THE EARL OF FEVERSHAM

said, that the Bill before the House should be taken on its merits, and not because it was connected with any other Bill. He entirely agreed with the main objects of the measure before the House; but he doubted whether its provisions were well adapted to carry out those objects. The measure ought to harmonize as much as possible with the customs of the country. He agreed with very much which had fallen from the noble and learned Lord and the noble Duke.

LORD TOLLEMACHE

said, he wished to associate himself with other landlords, I and, like many of them, he had taken a great interest for many years in the allotment question. He had also, like other landlords, had a good deal of experience in allotments. With regard to the Bill now before the House, upon the the face of it he thought it was perfectly right and just; but he feared that practically it would have the effect of deterring many landlords from granting allotments. If allotments were granted, he had remarked that the voluntary principle answered a great deal the best. But he had also felt, and avowed his opinion frequently, that there were certain cases in which compulsion was required, he also believed that if compulsory powers which could be easily carried out were contained in Acts of Parliament they would very seldom have to be exercised, because if landlords knew that if they did not give allotments they could be compelled to do so, there would be very few estates without abundance of allotments.
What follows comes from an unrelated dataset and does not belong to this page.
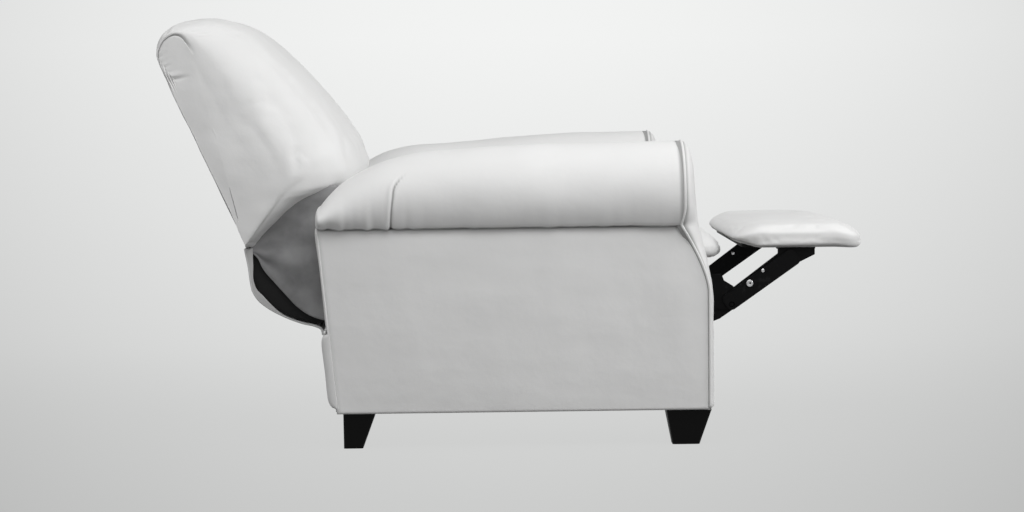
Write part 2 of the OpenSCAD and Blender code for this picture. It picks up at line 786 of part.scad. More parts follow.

Although he very much feared that this Bill would have the effect of deterring people from giving allotments, still, as the House was evidently in favour of the measure, and as probably his noble and learned Friend, if he divided, would be left in a very small minority, he hoped the Amendment would be withdrawn.

Amendment (by leave of the House) withdrawn.

Original Motion agreed to; Bill read 2a accordingly, and committed to a Committee of the Whole House on Tuesday next.